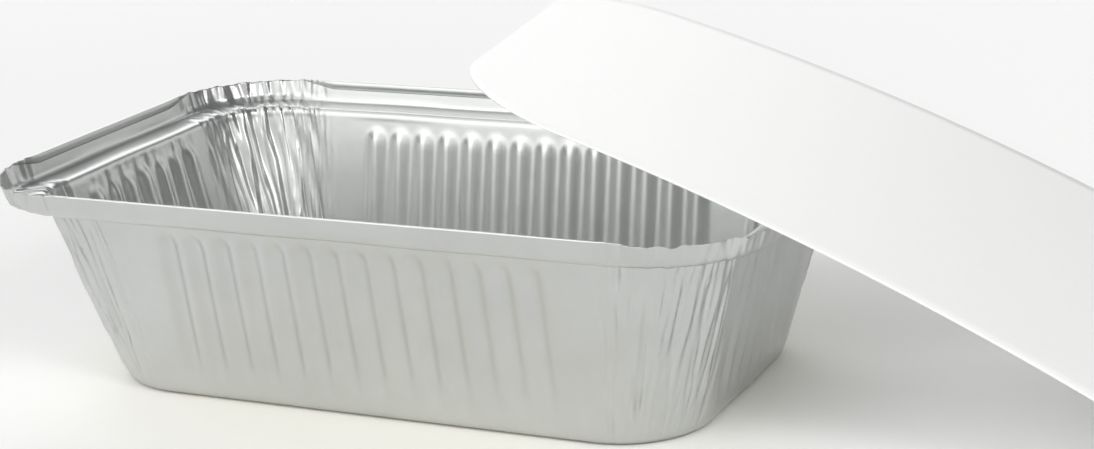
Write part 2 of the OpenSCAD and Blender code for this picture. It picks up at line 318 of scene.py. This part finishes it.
def tray_levels():
    """Each level: outline, height, outward and upward parts of the normal, kind, share of it."""
    levels = []
    bend = math.pi / 2 - WALL_LEAN
    tangent = BASE_TURN * math.tan(bend / 2)
    a, b, r = wall_outline(0)
    for share in BASE_SHARES:
        levels.append(((a - tangent, b - tangent, r - tangent), 0, 0, -1, "base", share))
    for i in range(BEND_STEPS + 1):
        angle = bend * i / BEND_STEPS
        d = tangent - BASE_TURN * math.sin(angle)
        z = BASE_TURN * (1 - math.cos(angle))
        levels.append(((a - d, b - d, r - d), z, math.sin(angle), -math.cos(angle), "bend", 0))
    for z in WALL_HEIGHTS:
        out_n, up_n = math.cos(WALL_LEAN), -math.sin(WALL_LEAN)
        levels.append((wall_outline(z), z, out_n, up_n, "wall", z / WALL_Z))
    for i in range(1, BEND_STEPS + 1):
        angle = math.pi / 2 * i / BEND_STEPS
        d = WALL_INSET - SHOULDER * (1 - math.cos(angle))
        z = WALL_Z + SHOULDER * math.sin(angle)
        levels.append((inset_outline(d), z, math.cos(angle), -math.sin(angle), "ledge", 1))
    for share in LEDGE_SHARES:
        outline = inset_outline(WALL_INSET - SHOULDER - LEDGE_W * share)
        levels.append((outline, LEDGE_Z, 0, -1, "ledge", 1 - LEDGE_FADE * share ** 2))
    levels.append((inset_outline(LIP_FLARE), LEDGE_Z + LIP_FOOT_Z, LIP_FOOT_NORMAL, -LIP_FOOT_NORMAL,
                   "ledge", LIP_FOOT_SHARE))
    for share in LIP_SHARES:
        outline = inset_outline(LIP_FLARE * (1 - share))
        levels.append((outline, LEDGE_Z + LIP_H * share, 1, 0, "lip", share))
    return levels


def tray_rings(st):
    """Every ring of points of the foil's outside, from the middle of the base to the lip's top."""
    rings = []
    path = 0.0
    last = None
    for outline, z, out_n, up_n, kind, share in tray_levels():
        if last is not None and kind != "base":
            path += math.hypot(outline[0] - last[0], z - last[1])
        last = (outline[0], z)
        x, y, turn = st.places(outline)
        creases = [pleats(st, path, *kind_of) for kind_of in (LONG_PLEATS, SHORT_PLEATS, RIM_PLEATS)]
        creases.append(crumple(st, path))
        move, spread, drop = np.zeros(st.count), 0, 0
        if kind == "base":
            x, y = x * share, y * share
            dent = np.maximum(0, 1 + ripple(x, y, 0 * x, *BASE_RIPPLE))
            move -= UNEVEN * dent * smooth((1 - share) / RIPPLE_FADE)
        if kind == "bend":
            move += BEND_GATHER * GATHER * creases[0] * out_n
        if kind == "wall":
            move -= RIB_DEPTH * rib_rise(st, z)
            grown = WALL_LOW + WALL_MORE * smooth(share / WALL_GROWTH)
            move += GATHER * grown * mixed(creases, WALL_MIX)
            uneven = UNEVEN * ripple(x, y, z, *WALL_RIPPLE) * smooth(share / RIPPLE_FADE)
            move += uneven + END_GATHER * end_gathers(st, z)
        if kind == "ledge":
            move += GATHER * share * mixed(creases, LEDGE_MIX)
            move += LEDGE_UNEVEN * ripple(x, y, z, *LEDGE_RIPPLE)
        if kind == "lip":
            grown = LIP_LOW + LIP_MORE * share
            move += CRINKLE * grown * mixed(creases, LIP_MIX)
            move += UNEVEN * ripple(x, y, z, *LIP_RIPPLE)
            spread = CORNER_FLARE * grown * st.corner
            sunk = SINK_EVEN + SINK_FACETS * crumple(st, SINK_PATH)
            drop = CRINKLE_DROP * share * st.corner * sunk
        out = move * out_n + spread
        z = z + move * up_n - drop
        rings.append(np.column_stack([x + out * np.cos(turn), y + out * np.sin(turn), z]))
    return rings


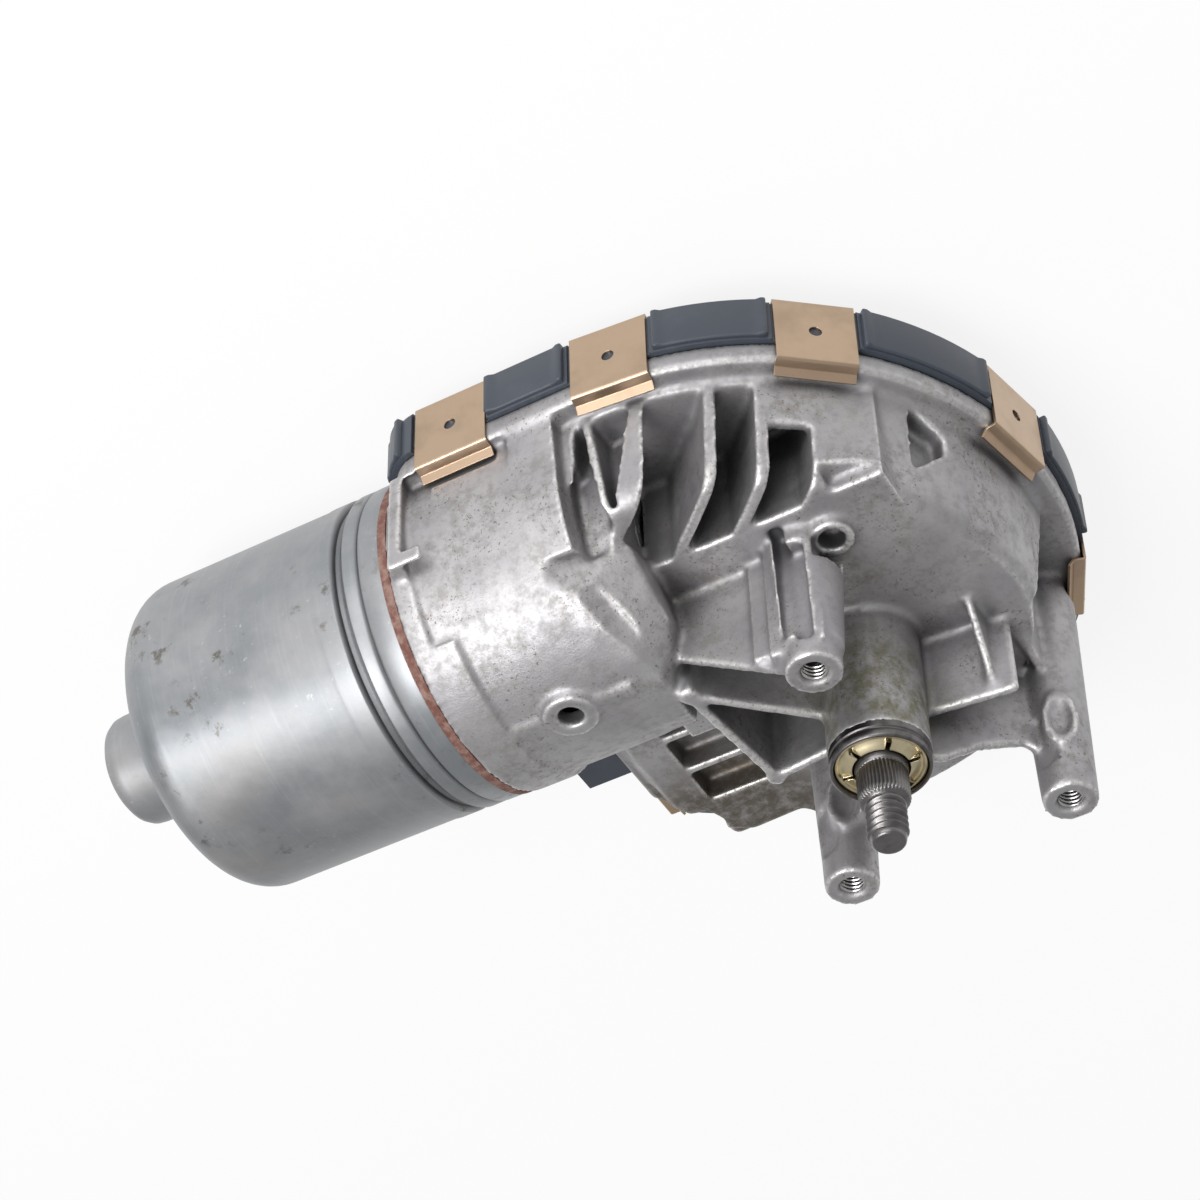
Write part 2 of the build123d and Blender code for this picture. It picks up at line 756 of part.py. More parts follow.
..........
Task objective: Go through the material above line by line and copy it exactly.

Task output:
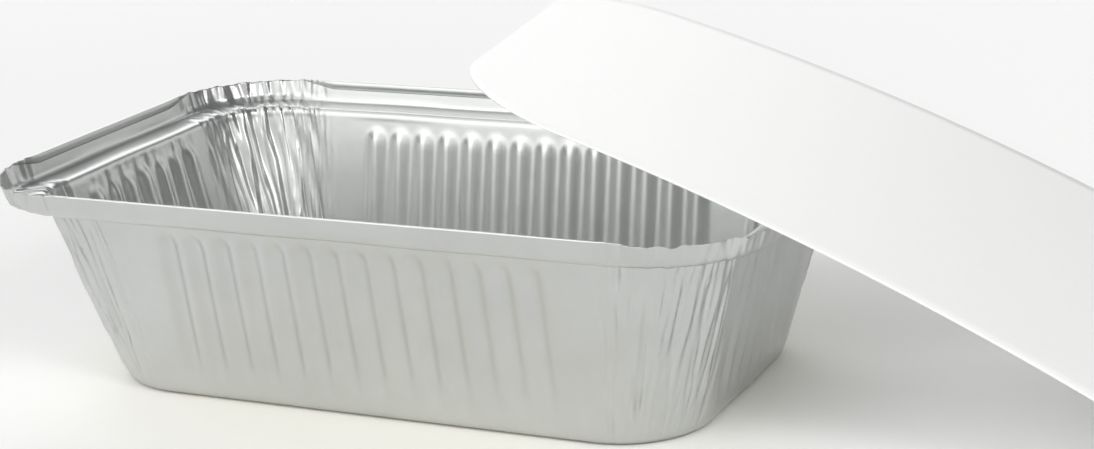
Write part 2 of the OpenSCAD and Blender code for this picture. It picks up at line 318 of scene.py. This part finishes it.
def tray_levels():
    """Each level: outline, height, outward and upward parts of the normal, kind, share of it."""
    levels = []
    bend = math.pi / 2 - WALL_LEAN
    tangent = BASE_TURN * math.tan(bend / 2)
    a, b, r = wall_outline(0)
    for share in BASE_SHARES:
        levels.append(((a - tangent, b - tangent, r - tangent), 0, 0, -1, "base", share))
    for i in range(BEND_STEPS + 1):
        angle = bend * i / BEND_STEPS
        d = tangent - BASE_TURN * math.sin(angle)
        z = BASE_TURN * (1 - math.cos(angle))
        levels.append(((a - d, b - d, r - d), z, math.sin(angle), -math.cos(angle), "bend", 0))
    for z in WALL_HEIGHTS:
        out_n, up_n = math.cos(WALL_LEAN), -math.sin(WALL_LEAN)
        levels.append((wall_outline(z), z, out_n, up_n, "wall", z / WALL_Z))
    for i in range(1, BEND_STEPS + 1):
        angle = math.pi / 2 * i / BEND_STEPS
        d = WALL_INSET - SHOULDER * (1 - math.cos(angle))
        z = WALL_Z + SHOULDER * math.sin(angle)
        levels.append((inset_outline(d), z, math.cos(angle), -math.sin(angle), "ledge", 1))
    for share in LEDGE_SHARES:
        outline = inset_outline(WALL_INSET - SHOULDER - LEDGE_W * share)
        levels.append((outline, LEDGE_Z, 0, -1, "ledge", 1 - LEDGE_FADE * share ** 2))
    levels.append((inset_outline(LIP_FLARE), LEDGE_Z + LIP_FOOT_Z, LIP_FOOT_NORMAL, -LIP_FOOT_NORMAL,
                   "ledge", LIP_FOOT_SHARE))
    for share in LIP_SHARES:
        outline = inset_outline(LIP_FLARE * (1 - share))
        levels.append((outline, LEDGE_Z + LIP_H * share, 1, 0, "lip", share))
    return levels


def tray_rings(st):
    """Every ring of points of the foil's outside, from the middle of the base to the lip's top."""
    rings = []
    path = 0.0
    last = None
    for outline, z, out_n, up_n, kind, share in tray_levels():
        if last is not None and kind != "base":
            path += math.hypot(outline[0] - last[0], z - last[1])
        last = (outline[0], z)
        x, y, turn = st.places(outline)
        creases = [pleats(st, path, *kind_of) for kind_of in (LONG_PLEATS, SHORT_PLEATS, RIM_PLEATS)]
        creases.append(crumple(st, path))
        move, spread, drop = np.zeros(st.count), 0, 0
        if kind == "base":
            x, y = x * share, y * share
            dent = np.maximum(0, 1 + ripple(x, y, 0 * x, *BASE_RIPPLE))
            move -= UNEVEN * dent * smooth((1 - share) / RIPPLE_FADE)
        if kind == "bend":
            move += BEND_GATHER * GATHER * creases[0] * out_n
        if kind == "wall":
            move -= RIB_DEPTH * rib_rise(st, z)
            grown = WALL_LOW + WALL_MORE * smooth(share / WALL_GROWTH)
            move += GATHER * grown * mixed(creases, WALL_MIX)
            uneven = UNEVEN * ripple(x, y, z, *WALL_RIPPLE) * smooth(share / RIPPLE_FADE)
            move += uneven + END_GATHER * end_gathers(st, z)
        if kind == "ledge":
            move += GATHER * share * mixed(creases, LEDGE_MIX)
            move += LEDGE_UNEVEN * ripple(x, y, z, *LEDGE_RIPPLE)
        if kind == "lip":
            grown = LIP_LOW + LIP_MORE * share
            move += CRINKLE * grown * mixed(creases, LIP_MIX)
            move += UNEVEN * ripple(x, y, z, *LIP_RIPPLE)
            spread = CORNER_FLARE * grown * st.corner
            sunk = SINK_EVEN + SINK_FACETS * crumple(st, SINK_PATH)
            drop = CRINKLE_DROP * share * st.corner * sunk
        out = move * out_n + spread
        z = z + move * up_n - drop
        rings.append(np.column_stack([x + out * np.cos(turn), y + out * np.sin(turn), z]))
    return rings


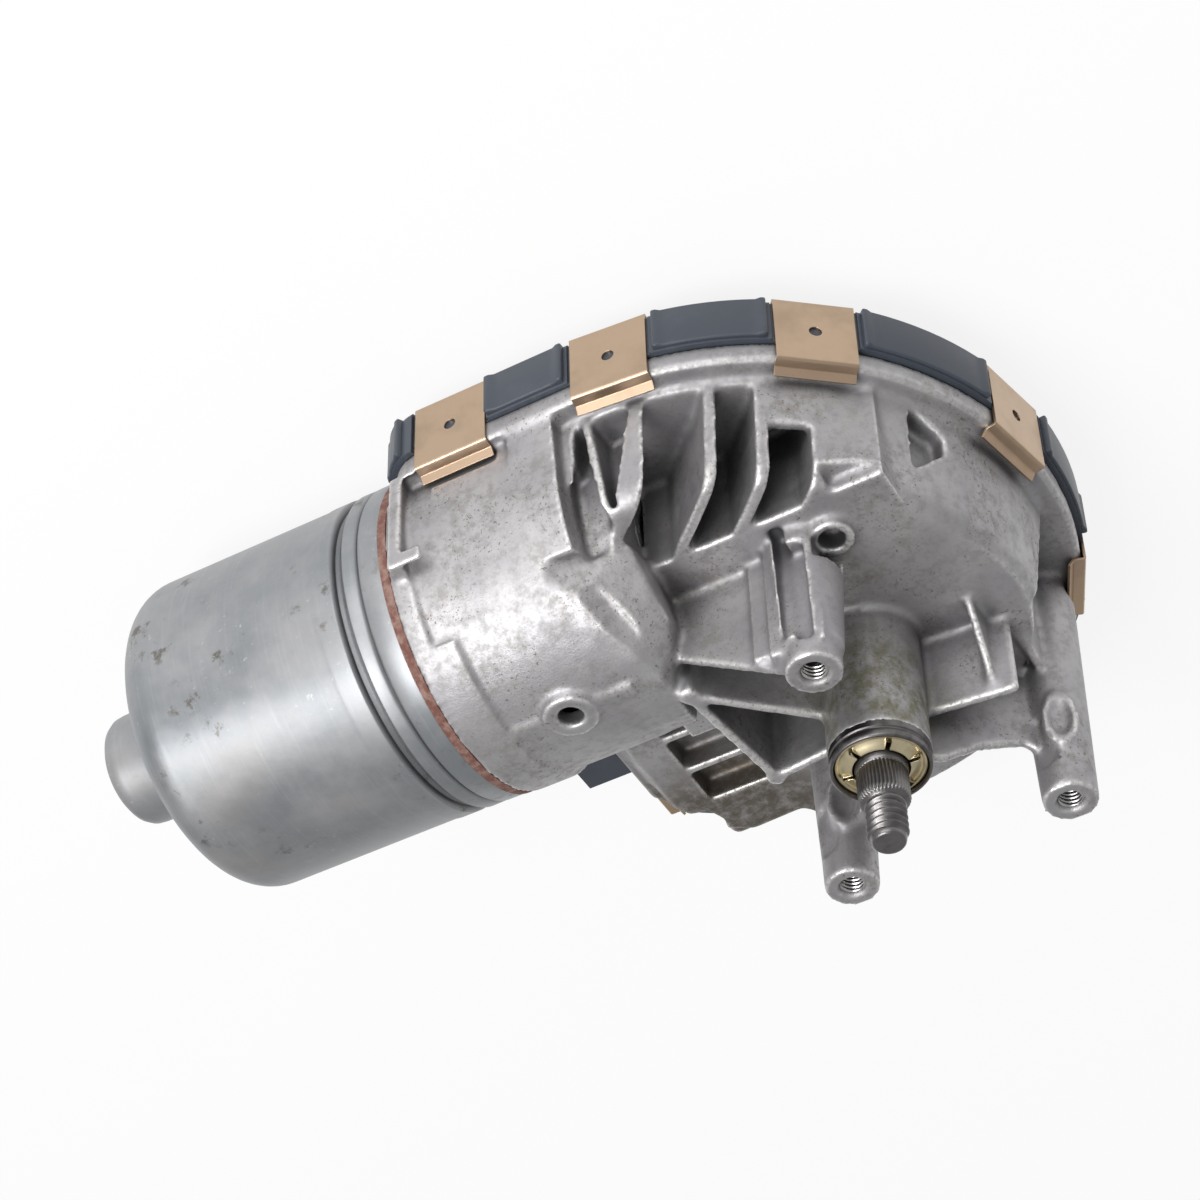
Write part 2 of the build123d and Blender code for this picture. It picks up at line 756 of part.py. More parts follow.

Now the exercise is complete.